Son désir: imaginer une publicité fondée sur l'émotion. Dans sa récente campagne internationale pour Eastpak, le directeur artistique a, ainsi, mis en scène des envies folles: apprendre à voler, embrasser un inconnu dans la rue, déconnecter pour mieux se reconnecter... En posant la question «When was the last time you did something for the first time?» («Quand pour la dernière fois as-tu fait une chose pour la première fois?»), celui-ci a rédigé une "bucket list" (liste des choses à faire avant de mourir) inspirée des souhaits des fans de la communauté Eastpak.

 

Le directeur artistique semble savoir saisir l'air de son temps. Une inspiration certainement nourrie par une double vie. John Israël est en effet aussi John Stargasm, chanteur du groupe de rock belge Ghinzu. Avec de puissantes mélodies et un son très travaillé, ce groupe est une référence sur la scène indépendante depuis une dizaine d'années. «La musique occupe, de fait, une grande partie de ma vie car nous partons beaucoup en tournée», souligne le chanteur et compositeur. Les musiques de Ghinzu ont par ailleurs été plusieurs fois synchronisées par des marques (SNCF, Peugeot, Kenzo, Citroën), par la télévision et le cinéma.

 

Un univers musical que le créatif utilise avec prudence dans sa propre publicité. «Le rock est souvent représenté comme nostalgique donc forcément caricaturé vintage. C'est une erreur. Etre rock, c'est plus une attitude qu'une imagerie.» Comme de mettre dans sa publicité un champion de combat de boxe entre mannequins dans Manhattan. «Annoncées seulement le matin même, ces soirées clandestines provoquent une tension palpable car le physique de ces boxeurs-mannequins est leur gagne-pain, donc s'ils l'abîment...» Un soupçon de violence pour éviter de trop «lisser» son discours et ses productions.

 

Qu'il soit derrière son piano ou son bureau, le directeur artistique prolonge ainsi sa créativité. «J'ai du mal à me sentir cloisonné. Je n'ai pas ce complexe des Européens, comme si faire de la musique interdisait d'avoir une autre activité. Je ne fais pas de la publicité par défaut. Au contraire, je crois même que si je n'avais été que musicien, je ne serai plus en vie.» 

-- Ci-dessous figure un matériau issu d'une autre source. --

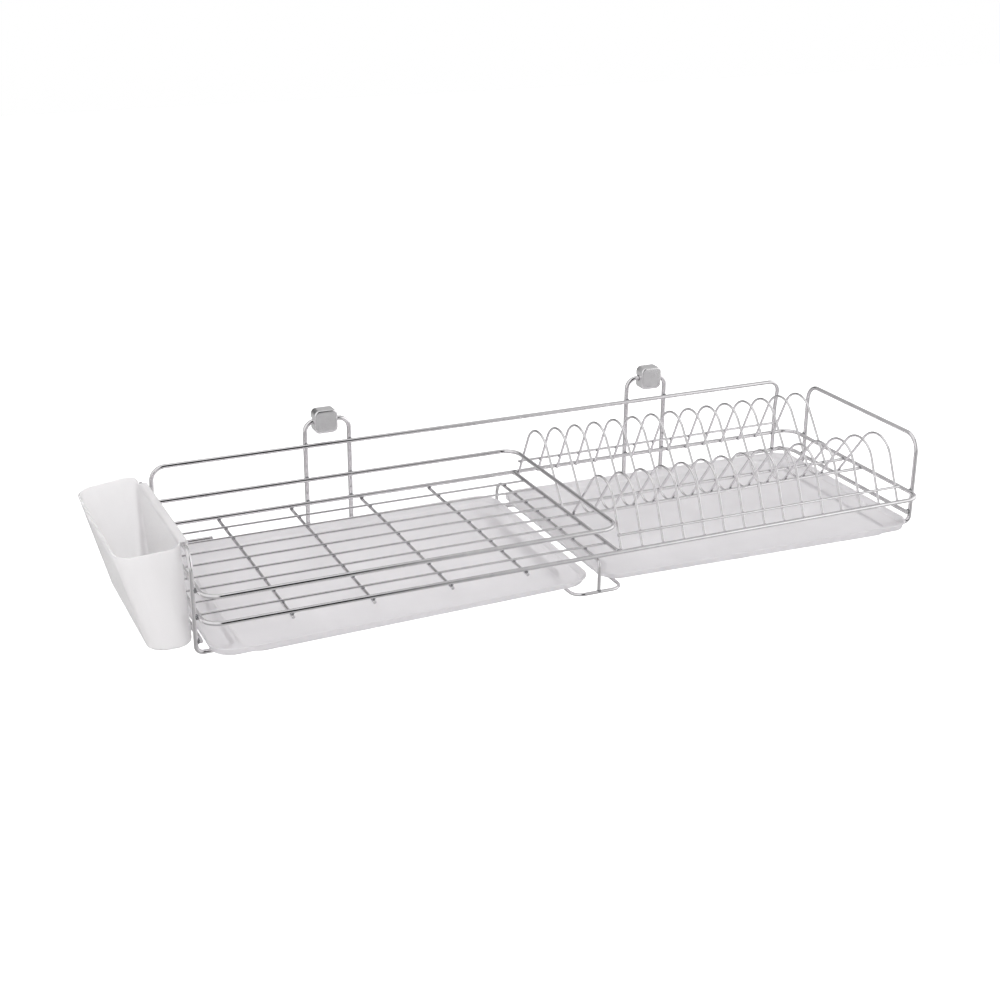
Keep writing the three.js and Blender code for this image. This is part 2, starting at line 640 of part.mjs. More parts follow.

Musicien donc mais aussi photographe et réalisateur, John Israël mélange les cartes, poussé par le besoin de tenter à chaque fois quelque chose de nouveau. «Certains disent que tout a déjà été fait mais je ne suis pas d'accord. Toutes les couleurs existent dans la nature, certes, mais la création est une combinaison inédite.» Une fraîcheur qu'il conserve aussi en s'entourant au sein de Satisfaction de talents éclectiques. Parmi eux, des Belges comme Anthony Collard (38 ans), directeur artistique venu du cinéma, ou Valentine De Cort (30 ans), illustratrice, ou encore un Français, Bartolomé Sanson (28 ans), directeur artistique et éditeur (Shelter Press). «Ils sont bons en publicité parce qu'ils ne l'ont pas étudiée», lance, avec malice, John Israël. Aventureux, le créatif a même lancé sa propre marque de bière belge, Volga. Une audace qu'il conserve depuis ses débuts en publicité avec un premier spot, «Yiddish Mama», pour les préservatifs Durex (agence Garbarski Euro RSCG) sorti en 1993 et doté de cette chute qui faisait sourire: «Mettez-les au moins pour faire plaisir à Maman.»

 

Si John Israël est passé il y a une dizaine d'années par Paris (agence Air), il est vite retourné vivre à Bruxelles. «Aujourd'hui, j'aimerais beaucoup retravailler avec des marques françaises», avoue le directeur artistique, représenté à Paris par l'agence Bonus Track. L'intérêt suscité par ses dernières créations auprès de plusieurs marques hexagonales laisse justement présager de prochaines collaborations.